We’re No. 1, but that isn’t necessarily a good thing.
A new analysis by Oregon Employment Department regional economist Dallas Fridley shows that Hood River County’s median home price has vaulted this micro-market past Clackamas County and into the top position in Oregon.
Figures from 2014 show that Hood River county’s home prices gained the top spot despite actually declining a bit from 2013 to 2014. Why? Because the median in Deschutes County declined even more.
Figures released by Fridley show that Hood River County’s $309,500 median value for an owner-occupied home was $13,900 higher than second place Clackamas County’s $295,600.
Hood River County’s number far exceeds — by 32 percent — the median for the entire state at $234,100.
Fridley said the Hood River median dropped by $12,200, or 7 percent, from 2013’s $321,700.
During the post-recession recovery period dating back to 2010, he said, owner-occupied median home values in Hood River County climbed by a scant 0.5 percent, or just $1,500.
That, however, was enough to boost Hood River County’s in-state ranking from third to first, “with Clackamas County falling to second and Deschutes County sliding from second in 2010 to seventh in 2014.”.
Home values in Hood River County were concentrated in the $300,000 to $499,000 group (see graph above), which represented just over 35 percent of its homes.
Statewide, just 23 percent of Oregon’s owner-occupied homes fall into that price bracket, and in the mercurial Deschutes County market, just 24 percent of home price at that level.
By contrast, Hood River County homes valued $150,000 to $199,000 represented just 9.7 percent of its owner-occupied homes. Throughout Oregon, that slice of the home market comprised 16.8 percent. And in Deschutes County, it makes up 16.1 percent.
(A quick aside here. Before you fire off a letter to the editor — or Fridley — take note that these numbers are medians. Half of home values in a given county sit above the reported number, and half below. County-wide numbers also fail to show the location of the half that sits above the median. It’s our guess that the numbers for the city of Hood River are higher still, just as numbers for the city of Bend probably far exceed those for LaPine.)

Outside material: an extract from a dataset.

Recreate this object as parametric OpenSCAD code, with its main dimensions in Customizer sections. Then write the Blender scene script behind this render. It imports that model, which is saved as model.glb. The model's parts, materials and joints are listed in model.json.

Citing the American Community Survey’s 2010-2014 five-year data, Fridley noted that the median value of an owner-occupied home in Oregon fell to $234,100 in 2014, a drop of 1.6 percent. In 2013, the statewide median was $238,000.

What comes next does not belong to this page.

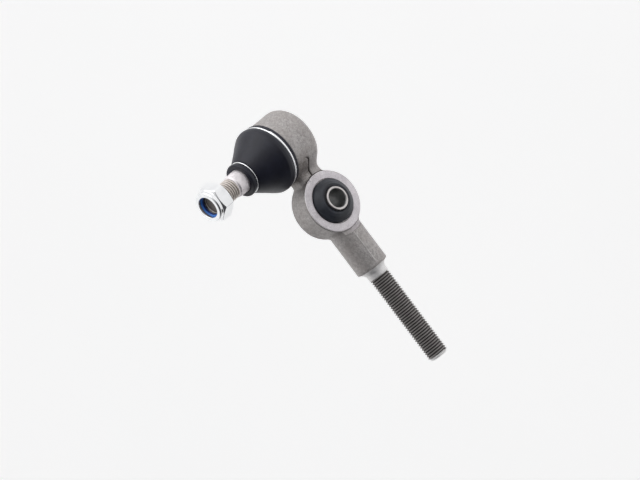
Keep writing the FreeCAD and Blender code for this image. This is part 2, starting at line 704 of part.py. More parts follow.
def bush_inner_sleeve():
    """Steel sleeve that the bolt goes through."""
    body = new_body("bush_inner_sleeve")
    turned(body, "Sleeve", "YZ_Plane", "H_Axis", [
        ("-sleeve_half", "sleeve_bore"),
        ("-sleeve_half", "sleeve_radius - sleeve_break"),
        ("-sleeve_half + sleeve_break", "sleeve_radius"),
        ("sleeve_half - sleeve_break", "sleeve_radius"),
        ("sleeve_half", "sleeve_radius - sleeve_break"),
        ("sleeve_half", "sleeve_bore"),
    ])
    return body


def check_and_write(bodies):
    """Stop if anything failed to rebuild, then write one STEP file for each node."""
    document.recompute()
    for item in document.Objects:
        if "Invalid" in item.State or "Error" in item.State:
            raise RuntimeError(f"{item.Label} failed: {item.State}")
    os.makedirs("parts", exist_ok=True)
    for body in bodies:
        shape = body.Shape
        if shape.isNull() or not shape.isValid() or len(shape.Solids) != 1:
            raise RuntimeError(f"{body.Label} is not one valid solid")
        shape.exportStep(f"parts/{body.Label}.step")
        box = shape.optimalBoundingBox(False, False)
        print(f"{body.Label}: {shape.Volume:.0f} mm3, x {box.XMin:.1f}..{box.XMax:.1f}, "
              f"y {box.YMin:.1f}..{box.YMax:.1f}, z {box.ZMin:.1f}..{box.ZMax:.1f}")


fill_sheet()
check_and_write([
    forged_body(),
    ball_stud(),
    upper_seat(),
    lower_seat(),
    preload_spring(),
    cover_plate(),
    dust_boot(),
    boot_ring("boot_ring_large", "large_ring_radius", "large_ring_height", "large_wire"),
    boot_ring("boot_ring_small", "small_ring_radius", "small_ring_height", "small_wire"),
    lock_nut(),
    nut_insert(),
    bush_outer_sleeve(),
    bush_rubber(),
    bush_inner_sleeve(),
])
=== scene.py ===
"""Tie rod end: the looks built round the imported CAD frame.

Lengths in the shape functions are millimetres in the CAD frame; objects are made in metres.
+X runs along the spindle, +Y along the bush axis, +Z along the ball stud.
"""
import math

import bmesh
import bpy
import numpy as np
from mathutils import Matrix, Vector


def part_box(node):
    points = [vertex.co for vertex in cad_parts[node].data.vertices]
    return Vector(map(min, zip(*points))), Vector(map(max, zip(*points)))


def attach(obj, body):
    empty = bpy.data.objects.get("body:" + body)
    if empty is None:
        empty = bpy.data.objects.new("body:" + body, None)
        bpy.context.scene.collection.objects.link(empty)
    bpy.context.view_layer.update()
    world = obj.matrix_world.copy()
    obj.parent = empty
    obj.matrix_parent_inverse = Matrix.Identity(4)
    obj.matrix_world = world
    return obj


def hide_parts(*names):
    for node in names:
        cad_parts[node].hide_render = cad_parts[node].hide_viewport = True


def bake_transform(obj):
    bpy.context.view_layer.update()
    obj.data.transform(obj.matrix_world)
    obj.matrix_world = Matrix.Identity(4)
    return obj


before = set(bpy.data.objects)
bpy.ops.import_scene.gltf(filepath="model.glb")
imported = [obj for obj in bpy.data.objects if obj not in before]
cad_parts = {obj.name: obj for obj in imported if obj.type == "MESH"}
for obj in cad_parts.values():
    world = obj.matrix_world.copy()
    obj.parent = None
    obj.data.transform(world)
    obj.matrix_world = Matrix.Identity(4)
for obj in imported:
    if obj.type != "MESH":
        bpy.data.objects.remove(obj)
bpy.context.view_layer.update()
MM = 0.001


# --- sizes read from the frame, in millimetres ---------------------------------------------------

def corners_mm(node):
    """Lowest and highest corner of a CAD node, in millimetres."""
    low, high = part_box(node)
    return low / MM, high / MM


ARM_LOW, ARM_HIGH = corners_mm("forged_body")
STUD_HIGH = corners_mm("ball_stud")[1]
BOOT_LOW, BOOT_HIGH = corners_mm("dust_boot")
NUT_LOW, NUT_HIGH = corners_mm("lock_nut")
LARGE_LOW, LARGE_HIGH = corners_mm("boot_ring_large")
SMALL_LOW, SMALL_HIGH = corners_mm("boot_ring_small")
SLEEVE_HIGH = corners_mm("bush_inner_sleeve")[1]
RUBBER_HIGH = corners_mm("bush_rubber")[1]
INSERT_LOW, INSERT_HIGH = corners_mm("nut_insert")

STUD_X = (SMALL_LOW.x + SMALL_HIGH.x) / 2
SPINDLE_END = ARM_HIGH.x
HOUSING_R = STUD_X - ARM_LOW.x
EYE_R = ARM_HIGH.z
SLEEVE_R = SLEEVE_HIGH.z
SLEEVE_HALF = SLEEVE_HIGH.y
RUBBER_HALF = RUBBER_HIGH.y


# --- sizes of the CAD that no box shows, in millimetres ------------------------------------------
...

Since 2010, the median value of an owner-occupied home in Oregon fell by $18,500, or 7.3 percent.
Owner-occupied home values in Deschutes County declined the most. The median fell to $249,500 in 2014, a drop of $71,000 (29.2%) since 2010.
Just to the east of Deschutes County, Crook County (Prineville county seat) found itself in a similar situation with home values down $68,900 since 2010, falling to $159,800. That dropped its in-state ranking from 15th in 2010 to 22nd in 2014.
Fridley noted that Southern Oregon and the south coast also fared poorly with median home values in Jackson County down $57,300, Curry County down $55,500 and Josephine County down $41,000.
Only 12 of Oregon’s 36 counties saw their home values rise between 2010 and 2014. All were rural with the exception of Benton County (Corvallis).
Just to the east of Hood River County, tiny Wheeler County — it has the lowest population of any county in the state — saw its median home value climb the most since 2010, rising by $27,700 (21.8 percent) to $126,800. Wheeler County’s in-state ranking also improved, rising from dead last in 2010 (36th) to 33rd position in 2014..
Gilliam County (Arlington, Condon) also saw its median home value rise rapidly, climbing by $25,700 (20.5 percent) since 2010 to $125,600.
Despite this rise in median home values, Gilliam County ranked 35th in 2014, matching its 2010 ranking.
Sherman County’s median home value rose to $139,900 in 2014, an increase of $20,400 (14.6 percent), since 2010, while its ranking climbed from 33rd to 31st. Lake County’s median home value climbed by $19,200 (13.6%), since 2010, the fifth largest in-state gain, while its ranking climbed from 32nd in 2010 to 28th in 2014.